I’ve tried all available autoguides; step_size & init_scale from 0.0001 to 1.0; with no major difference.

fritzo · July 15, 2021, 4:43pm

Hi @mattiasthalen, here are two notes that might help:

Note that the 2nd arguments to SVI is num_steps which in general is different from num_samples (and in practice often much larger). You may need to play around with both num_steps and the Adam(step_size=___) parameter to get things to converge. I often plot the time series of losses during convergence to ensure that the loss curve has indeed converged.
Note that AutoNormal is a mean field guide and therefore assumes the posterior factorizes as independent posteriors over each latent variable. While I would expect AutoNormal to accurately discover the mode of your posterior and agree with MCMC (once you’ve tuned optimization), I would expect its posterior uncertainty to be tighter than the result of MCMC. To more accurately capture posterior uncertainty you can try other guide types, e.g. AutoLowRankmMultivariateNormal, custom guides, or learnable reparametrizers such as LocScaleReparam.

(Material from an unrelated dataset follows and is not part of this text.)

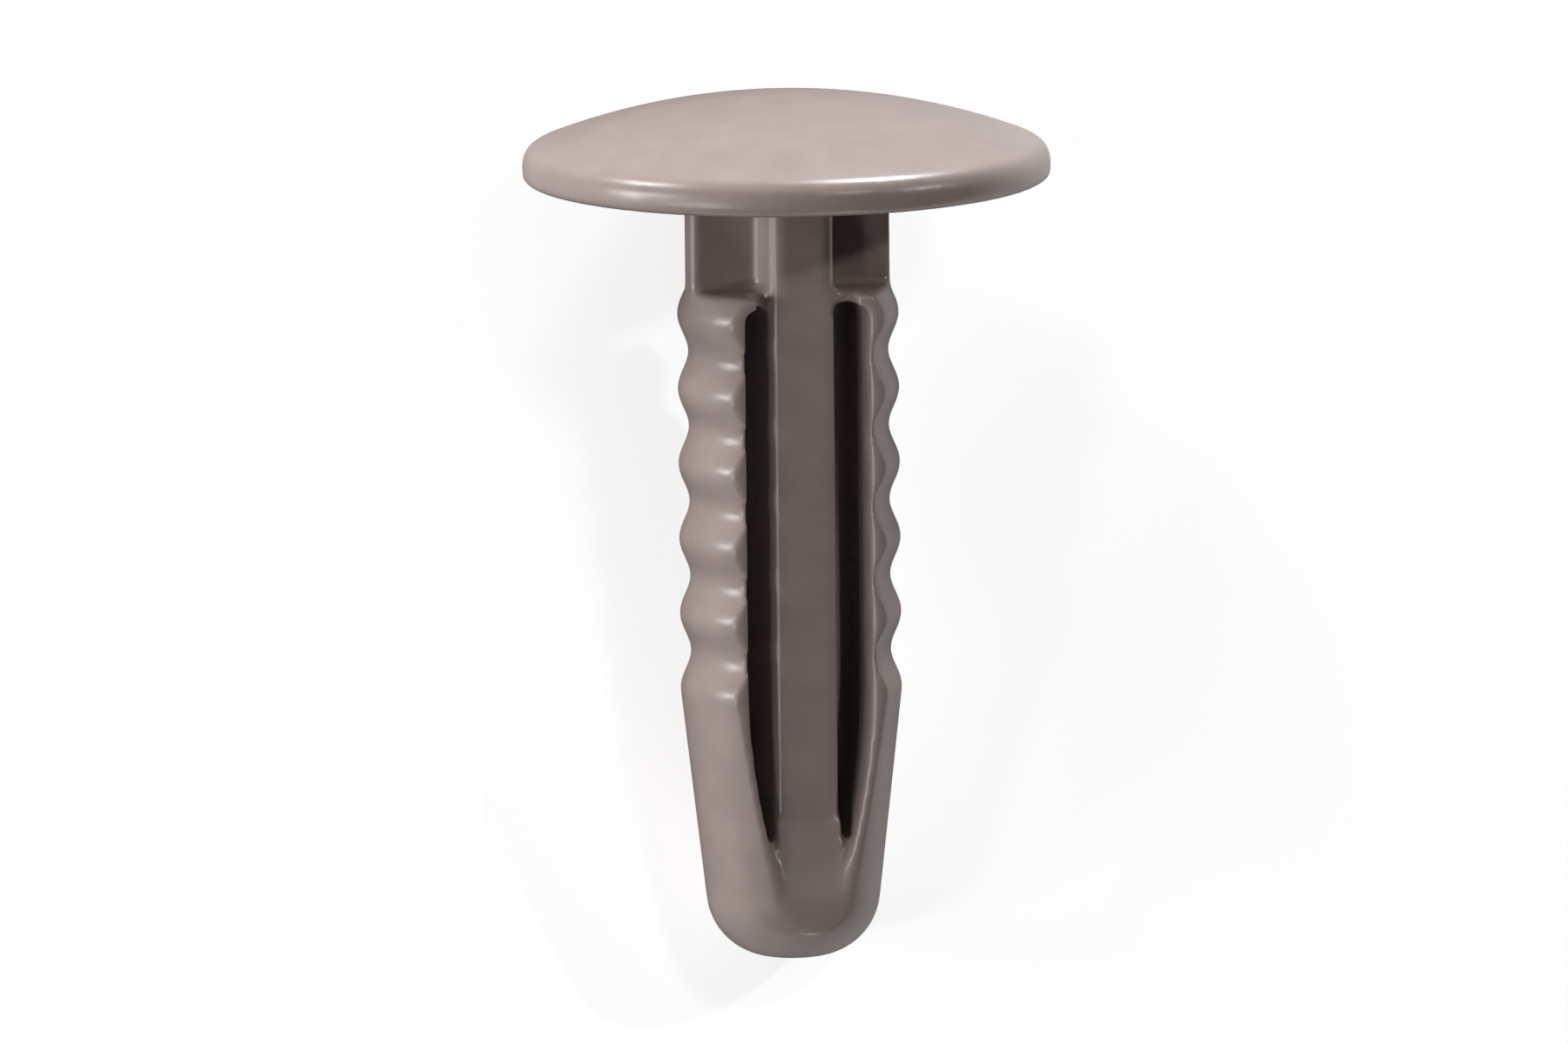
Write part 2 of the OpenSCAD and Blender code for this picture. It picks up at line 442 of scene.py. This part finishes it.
# %% Post and neck
post = bar("post", (POST_T, POST_DEPTH), bars_top, TIP_CENTRE)
round_upright_edges(post, (POST_SIDE, POST_FACE), POST_ROUND, 6)
ribs = bar("ribs", (NECK_W, SIDE_RIB_T), bars_top, neck_end)
keel = bar("keel", (POST_T, 2 * POST_EDGE), bars_top, neck_end)
combine(ribs, keel, "UNION")
round_upright_edges(ribs, (POST_SIDE, SIDE_RIB_T / 2), RIB_FILLET, 5)
print("post:", len(post.data.polygons), "faces; ribs:", len(ribs.data.polygons), "faces")

# %% [markdown]
# ## One moulding
# The clip leaves its mould in one piece, and a mould has no perfectly sharp edges. Each edge could be
# bevelled, but the many cuts leave slivers that a bevel can tear. So the bodies are united and rebuilt as
# one even skin by a voxel remesh, and a few passes of smoothing give every edge the same small round.

# %% Unite and soften
VOXEL = 0.155
SMOOTHING = 0.5
SMOOTHING_PASSES = 3
clip = head
clip.name = "moulded_clip"
clip.data.name = "moulded_clip"
for body in (shank, post, ribs):
    combine(clip, body, "UNION")
apply(clip, "REMESH", mode="VOXEL", voxel_size=VOXEL, adaptivity=0.0)
apply(clip, "SMOOTH", factor=SMOOTHING, iterations=SMOOTHING_PASSES)
clip.data.calc_loop_triangles()
print("clip:", len(clip.data.polygons), "faces,", len(clip.data.loop_triangles), "triangles")

# %% [markdown]
# ## Laid down
# The finished clip is laid down at its true size. The object itself could be turned and scaled, but an
# export puts every object back at the origin. So its mesh is laid down, and the object stays unturned and
# unscaled, as the CAD node that it replaces is.

# %% Lay the clip down
clip.data.transform(Matrix.Scale(MM, 4) @ LAY_DOWN)
clip.location = (0, 0, 0)
bpy.ops.object.select_all(action="DESELECT")
clip.select_set(True)
bpy.context.view_layer.objects.active = clip
bpy.ops.object.shade_smooth()
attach(clip, "root")
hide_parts("trim_clip")
print("laid-down clip, mm:", [round(side / MM, 2) for side in clip.dimensions])

# %% [markdown]
# ## Moulded nylon
# The nylon is a warm mid grey with a soft sheen. Its colour drifts a little where the melt flowed, its skin
# has a fine matt grain, and it is a little glossier in patches. One flat grey would look painted, and an
# image would have to be fitted to the form. So three noises on Object coordinates vary the colour, the
# roughness and the height.

# %% Mix and noise nodes
MIX_SOCKETS = {"RGBA": (6, 7, 2), "FLOAT": (2, 3, 0)}


def mix_node(tree, kind, factor, a, b):
    """Goes from one value to the other. A Mix node has two inputs and an output for each kind of value."""
    node = tree.nodes.new("ShaderNodeMix")
    node.data_type = kind
    first, second, mixed = MIX_SOCKETS[kind]
    tree.links.new(factor, node.inputs[0])
    node.inputs[first].default_value = a
    node.inputs[second].default_value = b
    return node.outputs[mixed]


def noise_node(tree, coordinates, scale, detail):
    """A soft pattern between 0 and 1."""
    node = tree.nodes.new("ShaderNodeTexNoise")
    node.inputs["Scale"].default_value = scale
    node.inputs["Detail"].default_value = detail
    tree.links.new(coordinates, node.inputs["Vector"])
    return node.outputs["Fac"]


print("the mix node's sockets:", MIX_SOCKETS)

# %% Nylon finish
FLOW_SCALE = 700.0
GRAIN_SCALE = 2600.0
PATCH_SCALE = 420.0
DARK_NYLON = (0.315, 0.248, 0.225, 1)
PALE_NYLON = (0.435, 0.348, 0.319, 1)
GLOSSIEST = 0.24
MATTEST = 0.38
GRAIN_STRENGTH = 0.4
GRAIN_HEIGHT = 0.00002
NYLON_IOR = 1.53


def moulded_nylon():
    """The clip's one material."""
    material = bpy.data.materials.new("moulded_nylon")
    material.use_nodes = True
    tree = material.node_tree
    shader = tree.nodes["Principled BSDF"]
    coordinates = tree.nodes.new("ShaderNodeTexCoord").outputs["Object"]
    flow = noise_node(tree, coordinates, FLOW_SCALE, 5.0)
    grain = noise_node(tree, coordinates, GRAIN_SCALE, 2.0)
    patches = noise_node(tree, coordinates, PATCH_SCALE, 4.0)
    tree.links.new(mix_node(tree, "RGBA", flow, DARK_NYLON, PALE_NYLON), shader.inputs["Base Color"])
    tree.links.new(mix_node(tree, "FLOAT", patches, GLOSSIEST, MATTEST), shader.inputs["Roughness"])
    bump = tree.nodes.new("ShaderNodeBump")
    bump.inputs["Strength"].default_value = GRAIN_STRENGTH
    bump.inputs["Distance"].default_value = GRAIN_HEIGHT
    tree.links.new(grain, bump.inputs["Height"])
    tree.links.new(bump.outputs["Normal"], shader.inputs["Normal"])
    shader.inputs["IOR"].default_value = NYLON_IOR
    return material


clip.data.materials.clear()
clip.data.materials.append(moulded_nylon())
print("nylon:", len(clip.data.materials[0].node_tree.nodes), "nodes, roughness", GLOSSIEST, "to", MATTEST)

# %% [markdown]
# ## Table
# The table is white paper. It could be lit until it is white, but that light would wash out the clip, so
# the paper glows for the camera alone. Reflections see it white in the open and dark under the clip. That
# dark is painted shade, worked out from ambient occlusion, because a glow there would light the slots from
# below. To the light that falls on the clip it is a dim floor.

# %% Math and shader nodes
def math_node(tree, operation, first, second):
    """Works out one number from two. The second may be a plain number."""
    node = tree.nodes.new("ShaderNodeMath")
    node.operation = operation
    tree.links.new(first, node.inputs[0])
    if isinstance(second, float):
        node.inputs[1].default_value = second
    else:
        tree.links.new(second, node.inputs[1])
    return node.outputs[0]


def either_shader(tree, factor, a, b):
    """Shows the first shader where the factor is 0 and the second where it is 1."""
    node = tree.nodes.new("ShaderNodeMixShader")
    for socket, source in zip(node.inputs, (factor, a, b)):
        tree.links.new(source, socket)
    return node.outputs[0]


print("math nodes and shader mixes can be added to a material or to the world")

# %% Table
TABLE = 3.0
bpy.ops.object.select_all(action="DESELECT")
bpy.ops.mesh.primitive_plane_add(size=TABLE)
table = bpy.context.object
table.name = "table"
white = bpy.data.materials.new("white_table")
white.use_nodes = True
table_tree = white.node_tree
path = table_tree.nodes.new("ShaderNodeLightPath").outputs
print("table:", TABLE, "m wide")

# %% What the camera sees of the table
PAPER_WHITE = (0.8, 0.8, 0.8, 1)
PAPER_ROUGHNESS = 0.9
PAPER_GLOW = 0.66
paper = table_tree.nodes["Principled BSDF"]
paper.inputs["Base Color"].default_value = PAPER_WHITE
paper.inputs["Roughness"].default_value = PAPER_ROUGHNESS
glow = table_tree.nodes.new("ShaderNodeEmission")
glow.inputs["Strength"].default_value = PAPER_GLOW
shown = table_tree.nodes.new("ShaderNodeAddShader")
table_tree.links.new(paper.outputs[0], shown.inputs[0])
table_tree.links.new(glow.outputs[0], shown.inputs[1])
print("the paper glows at", PAPER_GLOW, "and takes the clip's shadow")

# %% What reflections see of the table
# Painted shade: ambient occlusion, raised to a power, darkens the glow that reflections see under the clip
# and near it.
PAINTED_SHADE_REACH = 0.03
PAINTED_SHADE_POWER = 6.0
shade_occlusion = table_tree.nodes.new("ShaderNodeAmbientOcclusion")
shade_occlusion.samples = 16
shade_occlusion.inputs["Distance"].default_value = PAINTED_SHADE_REACH
mirrored_white = table_tree.nodes.new("ShaderNodeEmission")
painted_shade_factor = math_node(table_tree, "POWER", shade_occlusion.outputs["AO"], PAINTED_SHADE_POWER)
table_tree.links.new(painted_shade_factor, mirrored_white.inputs["Strength"])
print("the clip darkens its reflection in the table up to", PAINTED_SHADE_REACH / MM, "mm away")

# %% What lights the clip from the table
DIM_FLOOR = (0.18, 0.18, 0.18, 1)
dim = table_tree.nodes.new("ShaderNodeBsdfDiffuse")
dim.inputs["Color"].default_value = DIM_FLOOR

in_mirror = math_node(table_tree, "MAXIMUM", path["Is Glossy Ray"], path["Is Transmission Ray"])
surface = either_shader(table_tree, in_mirror, dim.outputs[0], mirrored_white.outputs[0])
surface = either_shader(table_tree, path["Is Camera Ray"], surface, shown.outputs[0])
table_tree.links.new(surface, table_tree.nodes["Material Output"].inputs["Surface"])
table.data.materials.append(white)
print("table's material:", len(table_tree.nodes), "nodes")

# %% [markdown]
# ## World
# The photograph's backdrop is plain white. A white world would light the clip from all sides and leave it
# flat. So the low part of the world is white to the camera and to reflections alone, and the room round
# the clip is nearly dark, which leaves the light to the lamps.

# %% World
ROOM_LIGHT = 0.02
BACKDROP_WHITE = 1.0
BACKDROP_TOP = 0.1
world = bpy.data.worlds.new("studio")
bpy.context.scene.world = world
world.use_nodes = True
world_tree = world.node_tree
room = world_tree.nodes["Background"]
room.inputs["Color"].default_value = (1, 1, 1, 1)
room.inputs["Strength"].default_value = ROOM_LIGHT
backdrop = world_tree.nodes.new("ShaderNodeBackground")
backdrop.inputs["Strength"].default_value = BACKDROP_WHITE
path = world_tree.nodes.new("ShaderNodeLightPath").outputs
height = world_tree.nodes.new("ShaderNodeSeparateXYZ")
world_tree.links.new(world_tree.nodes.new("ShaderNodeTexCoord").outputs["Generated"], height.inputs[0])
low = math_node(world_tree, "LESS_THAN", height.outputs["Z"], BACKDROP_TOP)
ray = math_node(world_tree, "MAXIMUM", path["Is Glossy Ray"], path["Is Transmission Ray"])
ray = math_node(world_tree, "MAXIMUM", path["Is Camera Ray"], ray)
backdrop_seen = math_node(world_tree, "MULTIPLY", low, ray)
surface = either_shader(world_tree, backdrop_seen, room.outputs[0], backdrop.outputs[0])
world_tree.links.new(surface, world_tree.nodes["World Output"].inputs["Surface"])
print("world: backdrop", BACKDROP_WHITE, "and room", ROOM_LIGHT)

# %% [markdown]
# ## Lamps
# In the photograph the head's far side and the left flank are bright, and the neck and the slots are dark.
# One large lamp would fill the slots too. So a soft lamp stands low beyond the head, others stand low on
# the clip's left, and little comes from the front. Small lamps pick out the post's edge, the nose and the
# glint on the rim.

# %% Lamps
MIDDLE_OF_CLIP = Vector((0, 0, 0.008))


def lamp(name, place, size, watts):
    """A square soft lamp that faces the clip. The camera doesn't see it."""
    bpy.ops.object.select_all(action="DESELECT")
    bpy.ops.object.light_add(type="AREA", location=place)
    light = bpy.context.object
    light.name = name
    light.data.shape = "SQUARE"
    light.data.size = size
    light.data.energy = watts
    light.rotation_mode = "QUATERNION"
    light.rotation_quaternion = (Vector(place) - MIDDLE_OF_CLIP).to_track_quat("Z", "Y")
    light.visible_camera = False
    return light


lamps = [
    lamp("lamp_beyond_head", (0.08, 0.236, 0.012), 0.06, 0.7),
    lamp("lamp_beyond_left", (-0.161, 0.186, 0.03), 0.05, 0.3),
    lamp("lamp_left_low", (-0.248, 0.016, 0.034), 0.05, 0.19),
    lamp("lamp_left_high", (-0.231, 0.022, 0.1), 0.05, 0.08),
    lamp("lamp_left_front", (-0.216, -0.066, 0.115), 0.03, 0.05),
    lamp("lamp_post_edge", (-0.183, -0.077, 0.16), 0.02, 0.05),
    lamp("lamp_nose", (0.05, -0.235, 0.078), 0.05, 0.06),
    lamp("lamp_front", (0.056, 0.072, 0.241), 0.03, 0.05),
    lamp("lamp_right_glint", (0.175, 0.064, 0.175), 0.012, 0.09),
]
print("lamps:", len(lamps), "with", round(sum(light.data.energy for light in lamps), 2), "watts in all")

# %% [markdown]
# The Standard view shows a colour about as it is written.

bpy.context.scene.view_settings.view_transform = "Standard"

mattiasthalen · July 15, 2021, 7:51pm

Thanks for the suggestion. Trying num_steps 1e6 made Colab cry . num_steps 1e5 works, but no luck in combo with step_size 1e-5.

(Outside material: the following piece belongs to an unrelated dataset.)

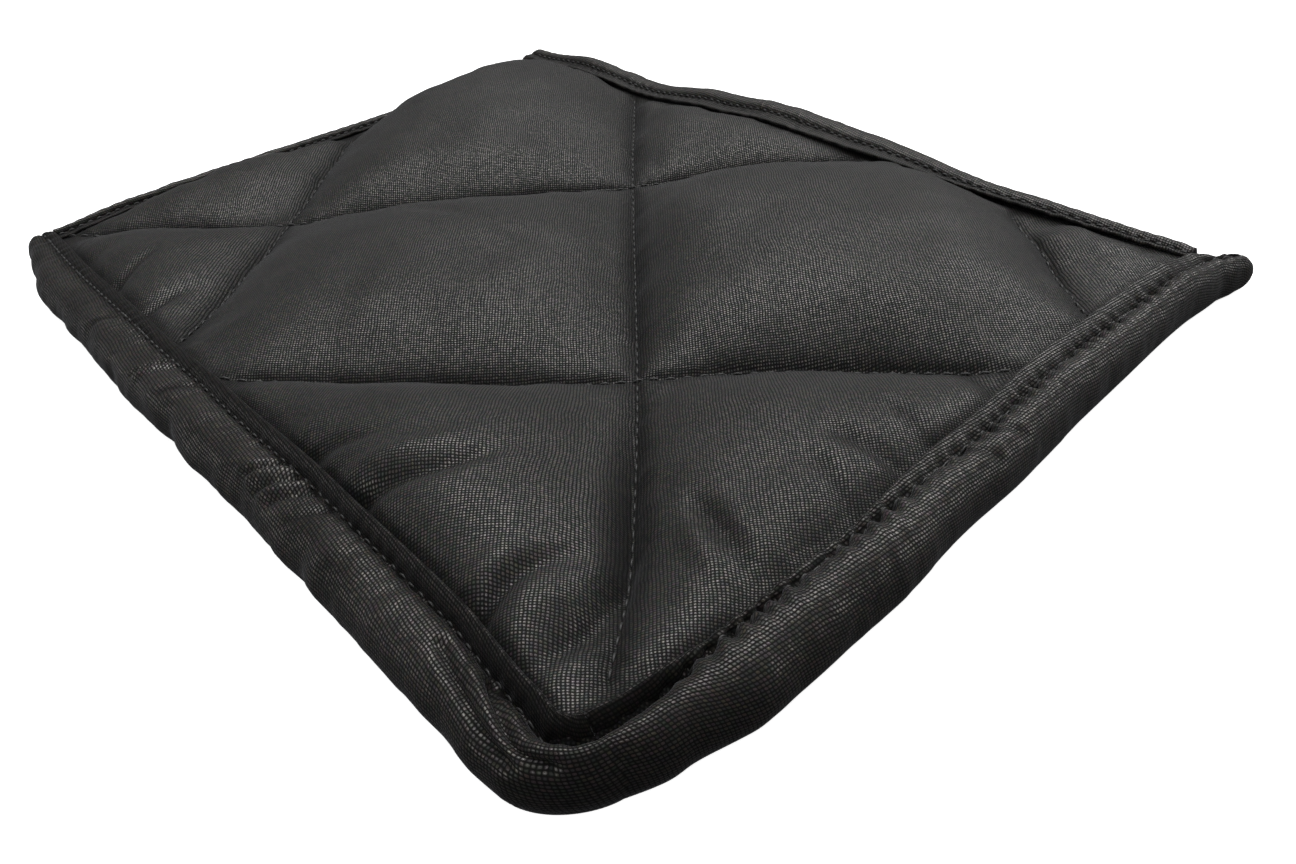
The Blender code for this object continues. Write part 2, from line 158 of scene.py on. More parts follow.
# Soft creases in the quilted face, each along a smooth line that fades out at both ends.
# depth is negative for a raised fold.
Crease = namedtuple("Crease", "depth width turns")
CREASES = [
    Crease(0.6, 3.0, [(-19, 45), (-12, 28), (-8, 8), (-3, -20)]),
    Crease(0.6, 3.0, [(39, 76), (36, 50), (32, 20)]),
    Crease(0.5, 3.0, [(35, -18), (38, -34), (44, -54)]),
    Crease(1.9, 2.0, [(-94, -57), (-83, -60), (-72, -67), (-62, -70), (-52, -69)]),
    Crease(-1.1, 2.6, [(-92, -50), (-80, -55), (-67, -62), (-56, -63)]),
    Crease(2.3, 1.9, [(-95, -98), (-84, -97), (-76, -95), (-68, -96), (-60, -98)]),
    Crease(-0.9, 2.6, [(-95, -91), (-80, -90.5), (-66, -91)]),
    Crease(-0.8, 2.3, [(-93, -104), (-78, -102.5), (-66, -101.5), (-58, -97)]),
    Crease(2.2, 2.2, [
        (-92, -112), (-80, -110), (-71, -108.5), (-61, -103.5), (-53, -97), (-45, -87), (-36, -76),
    ]),
    Crease(1.6, 2.8, [(-64, -103), (-54, -95), (-44, -84), (-33, -71), (-25, -61)]),
    Crease(1.5, 2.2, [(-41, -96), (-43, -104), (-47, -116), (-51, -128)]),
    Crease(-0.8, 2.0, [(-47, -102), (-51, -112), (-55, -126)]),
    Crease(1.4, 2.4, [(-14, -103), (-13, -113), (-11, -130)]),
    Crease(0.9, 2.0, [(3, -105), (-1, -114), (-5, -130)]),
    Crease(0.8, 2.0, [(-20, -106), (-24, -116), (-29, -130)]),
    Crease(0.8, 2.0, [(24, -108), (20, -116), (16, -130)]),
    Crease(1.1, 1.9, [(-92, -37), (-82, -42), (-75, -48), (-68, -52)]),
    Crease(-0.6, 1.8, [(-92, -43), (-83, -47), (-77, -52)]),
    Crease(1.1, 1.9, [(-93, 64), (-82, 68.5), (-68, 74)]),
    Crease(1.1, 1.9, [(-93, 42), (-82, 47), (-70, 50.5)]),
]

# Stitches and the puckers beside them, in mm
QUILT_STITCH = 3.55
EDGE_STITCH = 2.9
THREAD_R = 0.23
QUILT_ARCH = np.array([-0.25, 0.25, 0.4, 0.4, 0.25, -0.25])
EDGE_ARCH = np.array([-0.2, 0.2, 0.34, 0.34, 0.2, -0.2])
PUCKER = 3.9
PUCKER_HEIGHT = 0.6
FAR_PUCKERS = 0.4       # strength of the puckers along the two far strips
PUCKERS = ([0, 90, 130, 240, 262, 400, 440], [1.0, 0.8, 0.5, 0.5, 1.9, 1.8, 0.9])   # and along the near strip


# Helpers

LATTICE_SIZE = 256
LATTICE = np.random.default_rng(11).random((LATTICE_SIZE, LATTICE_SIZE))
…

Noob question, when plotting loss, how do you actually know it has converged?

fritzo · July 15, 2021, 8:52pm

If the loss is very noisy / choppy and seems to have no overall slope, then you probably want to decrease learning rate or maybe increase number of samples per svi step.
If the loss goes down and then plateaus, then the guide has probably converged
If the loss is not too choppy, but seems to be slowly and steadily decreasing, then you should probably run for longer.

eb8680_2 · July 16, 2021, 5:50pm

@mattiasthalen you may also be interested in part 4 of our SVI tutorial, which contains general advice and best practices for troubleshooting and improving SVI results.